Kernel-Based Meshless Collocation Methods for Solving Coupled Bulk–Surface Partial Differential Equations

• Published in: Journal of scientific computing Vol. 81; no. 1; pp. 375 - 391
• Main Authors: Chen, Meng, Ling, Leevan
• Format: Journal Article
• Language: English
• Published: New York Springer US 01.10.2019; Springer Nature B.V
• Subjects: Algorithms; Boundary conditions; Collocation methods; Computational Mathematics and Numerical Analysis; Estimates; Finite element analysis; Fourier transforms; Least squares; Mathematical and Computational Engineering; Mathematical and Computational Physics; Mathematics; Mathematics and Statistics; Meshless methods; Partial differential equations; Robustness (mathematics); Smoothness; Theoretical; 65N35; 41A63; Error estimate; Coupled bulk–surface PDEs; Smoothness orders of global and restricted kernels; 65D15; Meshless collocation methods
• ISSN: 0885-7474; 1573-7691
• DOI: 10.1007/s10915-019-01020-2

A meshless kernel-based method is developed to solve coupled second-order elliptic PDEs in bulk domains and surfaces, subject to Robin boundary conditions. It combines a least-squares kernel collocation method with a surface-type intrinsic approach.

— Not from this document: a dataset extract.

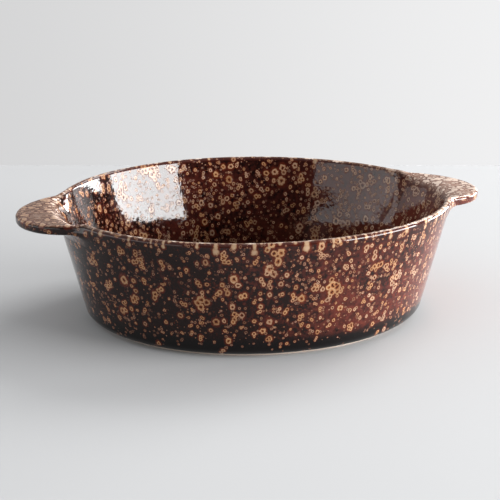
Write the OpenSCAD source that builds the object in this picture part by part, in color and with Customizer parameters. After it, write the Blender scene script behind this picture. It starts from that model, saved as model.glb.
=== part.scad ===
// Oval stoneware bowl with two flat handles, glazed inside and out above a bare foot.
// The origin is under the middle of the foot, on the table. X runs from handle to handle.

/* [Bowl] */
// Length of the rim over the glaze, without the handles
rim_length = 256; // [230:2:300]
// Width of the rim over the glaze, across the handles' axis
rim_width = 228; // [190:2:240]
// Height of the rim above the table
rim_height = 76; // [60:1:95]
// Lean of the wall outwards, in degrees from upright
wall_lean = 14.5; // [8:0.5:18]
// Thickness of the wall with its glaze, at the two ends
wall_thickness = 5; // [4:0.5:8]
// Thickness of the floor with its glaze
floor_thickness = 6.5; // [5:0.5:9]
// Radius of the outer corner, from the wall to the underside
outer_corner = 7.5; // [4:0.5:10]
// Radius of the inner corner, from the wall to the floor
inner_corner = 12; // [9:1:18]

/* [Foot] */
// Height of the floor's underside above the table
foot_height = 1.5; // [1:0.25:3]
// Width of the ring that stands on the table
foot_width = 8; // [6:0.5:12]
// Step inwards from the outer corner's lowest line to the ring
foot_setback = 0.5; // [0.2:0.1:2]

/* [Handles] */
// Reach of each handle beyond the end of the rim
handle_reach = 25.5; // [18:0.5:32]
// Radius of each handle's round end, seen from above
handle_radius = 39.5; // [34:0.5:45]
// Thickness of each handle with its glaze
handle_thickness = 6.5; // [5:0.5:9]
// Radius of the rounded edge of each handle
handle_edge = 2.4; // [1.2:0.1:2.5]
// Radius of the hollow curves where a handle runs into the rim
handle_blend = 20; // [9:1:26]
// Overlap of each hollow curve with the rim and with the handle's round end
handle_bite = 0.5; // [0.3:0.1:1.2]
// Step down from the rim to the top of a handle, at the wall
handle_step = 1; // [0.7:0.1:1.8]
// Slope of each handle down towards its tip, in degrees
handle_tilt = 2.5; // [0:0.5:5]

/* [Glaze] */
// Thickness of the glaze
glaze_thickness = 0.5; // [0.3:0.1:0.8]
// Hair gap between the glaze and the clay, which keeps them apart as two solids
glaze_clearance = 0.05; // [0.02:0.01:0.1]
// Height above the table at which the outer glaze stops
glaze_line = 3; // [2.6:0.1:4.5]

/* [Hidden] */
$fn = 96;
// Number of flats that stand for a quarter turn or less in a profile
arc_steps = 7;
// How far a cutting shape runs past what it cuts
overrun = 20;

clay = "burlywood";
glaze = [0.2, 0.11, 0.09];

// The bowl is turned as a round one and then narrowed to an oval
half_length = rim_length / 2;
narrowing = rim_width / rim_length;
// Radius of the oval's outline at its two ends, and how far its middle is from the bowl's
end_radius = rim_width * narrowing / 2;
end_centre = half_length - end_radius;

// Middle of the rounded lip, as a place outwards from the rim and a height
lip_radius = wall_thickness / 2;
lip_x = -lip_radius;
lip_z = rim_height - lip_radius;

// Middle of the outer corner, which touches the wall's outer face and the underside
corner_z = foot_height + outer_corner;
corner_x = lip_x + lip_radius * cos(wall_lean) - outer_corner * cos(wall_lean)
    - (lip_z - lip_radius * sin(wall_lean) - corner_z + outer_corner * sin(wall_lean)) * tan(wall_lean);

// Middle of the inner corner, which touches the wall's inner face and the floor
floor_top = foot_height + floor_thickness;
cove_z = floor_top + inner_corner;
cove_x = lip_x - lip_radius * cos(wall_lean) - inner_corner * cos(wall_lean)
    - (lip_z + lip_radius * sin(wall_lean) - cove_z + inner_corner * sin(wall_lean)) * tan(wall_lean);

// Depth of the glaze's own inner side below its surface
skin_depth = glaze_thickness - glaze_clearance;
// Underside of the bare clay, where the foot ring joins it
clay_bottom = foot_height + glaze_thickness;

// A handle is a disc with its middle on the long axis, and its blends are circles beside it
handle_centre = half_length + handle_reach - handle_radius;
blend_to_disc = handle_radius + handle_blend - handle_bite;
blend_to_end = end_radius + handle_blend - handle_bite;
disc_to_end = handle_centre - end_centre;
blend_turn = acos((blend_to_end * blend_to_end + disc_to_end * disc_to_end - blend_to_disc * blend_to_disc)
    / (2 * blend_to_end * disc_to_end));
blend_x = end_centre + blend_to_end * cos(blend_turn);
blend_y = blend_to_end * sin(blend_turn);

// Points on an arc, as places outwards from the rim and heights
function arc(x, z, r, from, to) =
    [for (i = [0:arc_steps]) let (a = from + (to - from) * i / arc_steps) [x + r * cos(a), z + r * sin(a)]];

// The outer face from the underside to the crown of the lip, at a depth below the glaze's surface
function outer_face(depth) = concat(
    arc(corner_x, corner_z, outer_corner - depth, -90, -wall_lean),
    arc(lip_x, lip_z, lip_radius - depth, -wall_lean, 90));

// The inner face from the crown of the lip to the edge of the flat floor, at a depth below the glaze
function inner_face(depth) = concat(
    arc(lip_x, lip_z, lip_radius - depth, 90, 180 - wall_lean),
    arc(cove_x, cove_z, inner_corner + depth, -wall_lean, -90));

// The edge of a handle from its underside to its top, at a depth below the glaze
function handle_side(depth) = concat(
    arc(-handle_edge, handle_edge - handle_thickness, handle_edge - depth, -90, 0),
    arc(-handle_edge, -handle_edge, handle_edge - depth, 0, 90));

function backwards(points) = [for (i = [len(points) - 1:-1:0]) points[i]];

// Turns a profile into two half ovals that meet on the long axis. Its x is a radius at the oval's end
module oval(points) {
    for (turn = [0, 180])
        scale([1, narrowing, 1])
            rotate([0, 0, turn])
                rotate_extrude(angle = 180)
                    polygon(points);
}

// An oval ring from a closed profile. Its x is counted outwards from the rim's end
module oval_ring(points) {
    oval([for (p = points) [half_length + p[0], p[1]]]);
}

// The same for a solid that is closed to its middle, from its first point's height to its last's
module oval_solid(points) {
    oval(concat(
        [[0, points[0][1]]],
        [for (p = points) [half_length + p[0], p[1]]],
        [[0, points[len(points) - 1][1]]]));
}

// All that lies inside the outer face, open upwards from the crown
module inside_outer_face(depth) {
    face = outer_face(depth);
    crown = face[len(face) - 1];
    oval_solid(concat(
        [[face[0][0], face[0][1] - overrun]], face,
        [[crown[0], crown[1] + overrun]]));
}

// One handle's full slab on the +X side, still running into the bowl
module handle_slab(depth) {
    side = handle_side(depth);
    low = depth - handle_thickness;
    high = -depth;
    translate([half_length, 0, rim_height - handle_step])
        rotate([0, handle_tilt, 0])
            translate([-half_length, 0, 0]) {
                translate([handle_centre, 0, 0])
                    rotate_extrude()
                        polygon(concat([[0, low]], [for (p = side) [handle_radius + p[0], p[1]]], [[0, high]]));
                difference() {
                    translate([0, 0, low])
                        linear_extrude(height = high - low)
                            polygon([[end_centre, 0], [blend_x, -blend_y], [handle_centre, 0], [blend_x, blend_y]]);
                    for (way = [-1, 1])
                        translate([blend_x, way * blend_y, 0])
                            hollow_curve(side, low, high);
                }
            }
}

// What is cut away beside a handle: a pillar whose ends flare to round the handle's edges
module hollow_curve(side, low, high) {
    first = side[0];
    last = side[len(side) - 1];
    rotate_extrude()
        polygon(concat(
            [[0, low - overrun], [handle_blend - first[0], low - overrun]],
            [for (p = side) [handle_blend - p[0], p[1]]],
            [[handle_blend - last[0], high + overrun], [0, high + overrun]]));
}

module clay_handle() {
    difference() {
        handle_slab(glaze_thickness);
        inside_outer_face(glaze_thickness);
    }
}

// The flared wall with its rounded lip and both bottom corners
module wall() {
    color(clay)
        oval_ring(concat(
            outer_face(glaze_thickness),
            inner_face(glaze_thickness),
            [[cove_x, clay_bottom]]));
}

// The flat slab that closes the bottom inside the wall
module floor() {
    color(clay)
        oval_solid([[cove_x, clay_bottom], [cove_x, floor_top - glaze_thickness]]);
}

// The bare ring that the bowl stands on
module foot_ring() {
    outside = corner_x - foot_setback;
    color(clay)
        oval_ring([
            [outside, 0], [outside, clay_bottom],
            [outside - foot_width, clay_bottom], [outside - foot_width, 0]]);
}

module right_handle() {
    color(clay)
        clay_handle();
}

module left_handle() {
    color(clay)
        mirror([1, 0, 0])
            clay_handle();
}

// The glaze that lines the bowl, from the crown of the lip down and across the floor
module inner_glaze() {
    color(glaze)
        oval_solid(concat(
            backwards(inner_face(skin_depth)),
            inner_face(0)));
}

// The glaze on the outside of the wall and round both handles
module outer_glaze() {
    face = outer_face(0);
    color(glaze)
        difference() {
            union() {
                intersection() {
                    oval_solid(face);
                    translate([-half_length, -half_length, glaze_line])
                        cube([rim_length, rim_length, rim_height]);
                }
                handle_slab(0);
                mirror([1, 0, 0])
                    handle_slab(0);
            }
            inside_outer_face(skin_depth);
            handle_slab(skin_depth);
            mirror([1, 0, 0])
                handle_slab(skin_depth);
        }
}

wall();
floor();
foot_ring();
left_handle();
right_handle();
inner_glaze();
outer_glaze();
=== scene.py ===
"""The glaze and bare clay of an oval stoneware bowl with two handles, on a pale table beside a window."""
import math
import random

import bmesh
import bpy
import numpy as np
from mathutils import Matrix, Vector
from mathutils.kdtree import KDTree


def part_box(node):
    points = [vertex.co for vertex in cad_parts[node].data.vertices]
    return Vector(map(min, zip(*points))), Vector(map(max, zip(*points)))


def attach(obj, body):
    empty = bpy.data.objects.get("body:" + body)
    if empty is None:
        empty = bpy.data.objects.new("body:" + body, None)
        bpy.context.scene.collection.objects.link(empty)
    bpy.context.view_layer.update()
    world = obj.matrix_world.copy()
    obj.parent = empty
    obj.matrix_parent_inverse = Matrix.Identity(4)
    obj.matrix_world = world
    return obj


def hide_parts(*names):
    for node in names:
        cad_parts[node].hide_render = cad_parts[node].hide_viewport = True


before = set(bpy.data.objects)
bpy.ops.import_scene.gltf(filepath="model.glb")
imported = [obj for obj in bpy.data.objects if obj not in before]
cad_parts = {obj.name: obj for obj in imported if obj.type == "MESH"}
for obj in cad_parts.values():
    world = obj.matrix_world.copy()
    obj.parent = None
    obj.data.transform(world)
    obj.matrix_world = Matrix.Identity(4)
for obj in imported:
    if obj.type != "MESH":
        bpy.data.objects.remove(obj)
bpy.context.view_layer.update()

scene = bpy.context.scene
MM = 0.001

# Sizes of the bowl, from the packed clay where it has them
GLAZE = 0.5 * MM
GLAZE_GAP = 0.05 * MM
SKIN = GLAZE - GLAZE_GAP
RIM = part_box("wall")[1] + Vector((GLAZE, 0, GLAZE))
HALF_LENGTH = RIM.x
RIM_HEIGHT = RIM.z
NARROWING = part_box("wall")[1].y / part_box("wall")[1].x
LEAN_DEGREES = 14.5
LEAN = math.radians(LEAN_DEGREES)
LIP = 2.5 * MM
OUTER_CORNER = 7.5 * MM
INNER_CORNER = 12 * MM
FLOOR_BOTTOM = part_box("foot_ring")[1].z - GLAZE
FLOOR_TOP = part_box("floor")[1].z + GLAZE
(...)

Therefore, we can use each pair for discrete point sets, RBF kernels (globally and restrictedly), trial spaces, and some essential assumptions, for the search of least-squares solutions in bulks and on surfaces respectively. We first give error estimates for domain-type Robin-boundary problems. Based on this and existing results for surface PDEs, we discuss the theoretical requirements for the employed Sobolev kernels. Then, we select the orders of smoothness for the kernels in bulks and on surfaces. Lastly, several numerical experiments are demonstrated to test the robustness of the coupled method for accuracy and convergence rates under different settings.